What’s little known is that Cook had tried, unsuccessfully, to convince his bosses at Twitter to create a decentralized version of the service. A photo taken in February 2008 shows him and another developer, Ralph Meijer, creating a map for a federated Twitter and Jaiku (a similar microblogging site), via XMPP PubSub.

👁 Image

Blaine Cook (left) and Ralph Meijer map a federated social media service, in February 2008. Photo by Mark Atwood.

Well, now it’s nearly 15 years later and Cook’s vision for a decentralized Twitter looks much more viable. Mastodon, Twitter’s new nemesis, is rapidly growing; it currently has 2.5 million monthly active users. In an interview with The New Stack, I asked Cook how he feels about Mastodon’s rise.

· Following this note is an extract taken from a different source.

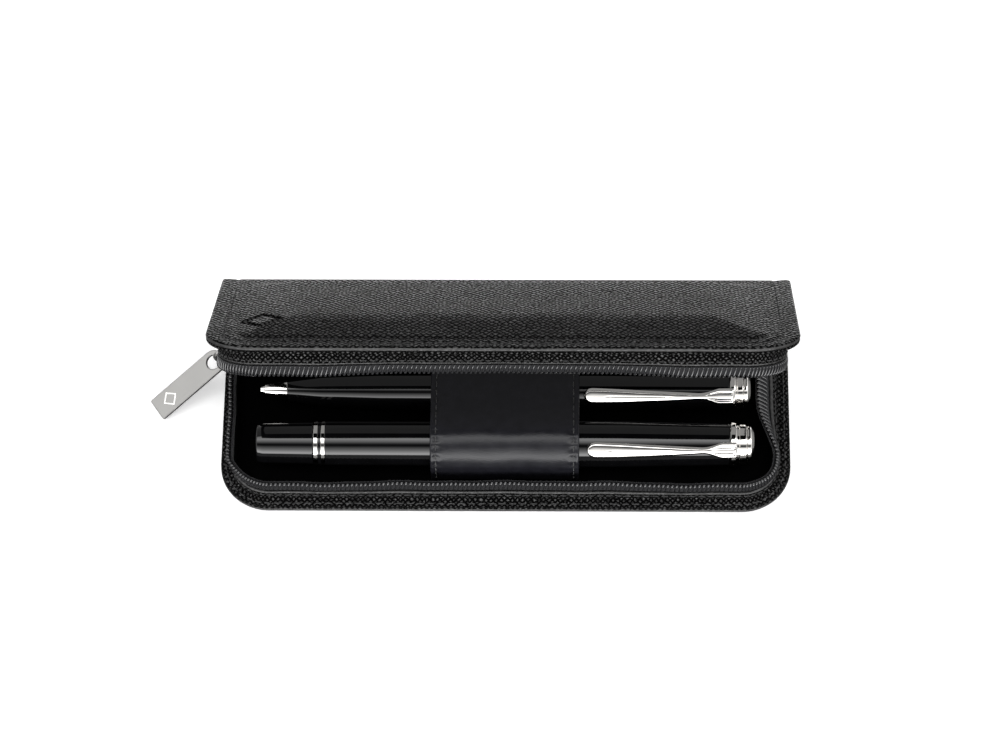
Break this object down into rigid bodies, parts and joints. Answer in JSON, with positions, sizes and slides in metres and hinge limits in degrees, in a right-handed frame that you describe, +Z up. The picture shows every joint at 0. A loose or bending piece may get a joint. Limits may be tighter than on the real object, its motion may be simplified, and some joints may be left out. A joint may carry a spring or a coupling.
{
  "type": "fountain pen case",
  "caption": "Soft leather case that zips round three sides and opens like a book, with a lined tray, a padded lid, sewn pen loops, a zip slider with pull, and pens held in the loops.",
  "frame": {"origin": "centre of the tray's underside, on the table", "axes": "+X to the right along the pens, +Y from the front edge towards the spine, +Z up; the lid stands half open at rest"},
  "size_m": [0.1833, 0.063, 0.0665],
  "materials": {
    "grained_leather": "pebbled",
    "smooth_leather": "smooth",
    "lining": "napped",
    "board": "matte",
    "padding": "foam",
    "tape": "woven",
    "coil": "glossy",
    "thread": "twisted",
    "slider_metal": "polished",
    "trim": "polished",
    "resin": "polished",
    "nib_metal": "polished",
    "refill_metal": "satin"
  },
  "bodies": {
    "tray": {"tray_cover": "grained_leather", "tray_board": "board", "tray_lining": "lining", "tray_gusset": "grained_leather", "tray_zip_tape": "tape", "tray_zip_coil": "coil", "tray_wall_lining": "lining", "tray_edge_thread": "thread", "tray_zip_stops": "slider_metal", "pen_band": "smooth_leather", "pen_band_lining": "lining", "loop_dividers": "smooth_leather", "band_thread": "thread"},
    "spine": {"spine_cover": "grained_leather", "spine_board": "board", "spine_lining": "lining"},
    "lid": {"lid_cover": "grained_leather", "lid_padding": "padding", "lid_board": "board", "lid_lining": "lining", "lid_gusset": "grained_leather", "lid_zip_tape": "tape", "lid_zip_coil": "coil", "lid_wall_lining": "lining", "lid_edge_thread": "thread", "lid_zip_stops": "slider_metal"},
    "slider": {"slider_body": "slider_metal", "slider_bail": "slider_metal"},
    "pull": {"puller": "trim"},
    "fountain_pen": {"fountain_pen_tail_rings": "trim", "fountain_pen_spacer_ring": "resin", "fountain_pen_barrel": "resin", "fountain_pen_section": "resin", "fountain_pen_feed": "resin", "fountain_pen_nib": "nib_metal", "fountain_pen_cap": "resin", "fountain_pen_lip_ring": "trim", "fountain_pen_crown_ring": "trim", "fountain_pen_finial": "trim", "fountain_pen_clip": "trim"},
    "piston_knob": {"fountain_pen_piston_knob": "resin"},
    "piston": {"fountain_pen_piston": "resin"},
    "ball_pen": {"ball_pen_centre_ring": "trim", "ball_pen_upper_barrel": "resin", "ball_pen_crown_ring": "trim", "ball_pen_finial": "trim", "ball_pen_clip": "trim"},
    "ball_pen_lower": {"ball_pen_tip_cone": "trim", "ball_pen_lower_barrel": "resin"},
    "refill": {"ball_pen_refill": "refill_metal"}
  },
  "joints": [
    {"name": "spine_fold", "type": "hinge", "parent": "tray", "child": "spine", "pos_m": [0, 0.0315, 0], "axis": [-1, 0, 0], "range_deg": [0, 90]},
    {"name": "lid_fold", "type": "hinge", "parent": "spine", "child": "lid", "pos_m": [0, 0.0315, 0.022], "axis": [-1, 0, 0], "range_deg": [-45, 45]},
    {"name": "slider_travel", "type": "slide", "parent": "tray", "child": "slider", "axis": [0, 1, 0], "range_m": [-0.0265, 0.0078]},
    {"name": "puller_lift", "type": "hinge", "parent": "slider", "child": "pull", "pos_m": [-0.0819, 0.012, 0.0106], "axis": [-0.5707, 0.8211, 0], "range_deg": [0, 70]},
    {"name": "fountain_pen_shift", "type": "slide", "parent": "tray", "child": "fountain_pen", "axis": [1, 0, 0], "range_m": [-0.0018, 0.003]},
    {"name": "piston_knob_turn", "type": "hinge", "parent": "fountain_pen", "child": "piston_knob", "pos_m": [-0.063, -0.0148, 0.01], "axis": [1, 0, 0], "range_deg": [0, 720]},
    {"name": "piston_travel", "type": "slide", "parent": "fountain_pen", "child": "piston", "axis": [1, 0, 0], "range_m": [0, 0.025]},
    {"name": "ball_pen_shift", "type": "slide", "parent": "tray", "child": "ball_pen", "axis": [1, 0, 0], "range_m": [-0.0009, 0.001]},
    {"name": "ball_pen_twist", "type": "hinge", "parent": "ball_pen", "child": "ball_pen_lower", "pos_m": [0, 0.0024, 0.009], "axis": [1, 0, 0], "range_deg": [0, 150]},
    {"name": "refill_extend", "type": "slide", "parent": "ball_pen", "child": "refill", "axis": [-1, 0, 0], "range_m": [0, 0.0028]}
  ],
  "couplings": [
    {"joint": "piston_knob_turn", "follows": "piston_travel", "rad_per_m": 502.51},
    {"joint": "ball_pen_twist", "follows": "refill_extend", "rad_per_m": 934.58}
  ]
}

“It feels very familiar and exciting,” he replied with a smile. He notes that Evan Prodromou and others were working on Status.net at the same time as he was, in 2008, and there was a sense among this ragtag community of social software developers that “it’s going to be so much bigger than this.” So while he loves the fact that Mastodon has broken out in 2022, it’s still very early in the game.

“We’re back at that point where…we’ve got Mastodon, it’s a piece of software that provides certain functionality, but I think the fediverse and the affordances that gives us is so much bigger than just Mastodon. And so the thing that I’m really excited about right now is, now that we’re at this more developed starting point, seeing what people build on top of it.”

Fediverse Protocols (Perhaps Including Bluesky)

Cook has had many years of experience building decentralized internet protocols — he was also a co-author of the OAuth and WebFinger protocols — so I asked what he’s learned over the years about what works and what doesn’t.

“I think the main one for me is [that having] one set of rules for sociality just doesn’t work,” he said. “There’s always going to be differences of opinion, and so the federated model gives us the ability to have different communities and different rules — different cultures online. And that’s just admitting that there are humans in the loop, really.”

A few years ago, Cook’s ex-boss Jack Dorsey declared his interest in creating a decentralized protocol for Twitter to run on (better late than never). In December 2019, while still CEO, Dorsey tweeted that Twitter was funding a project to “develop an open and decentralized standard for social media” and that the goal was for Twitter “to ultimately be a client of this standard.”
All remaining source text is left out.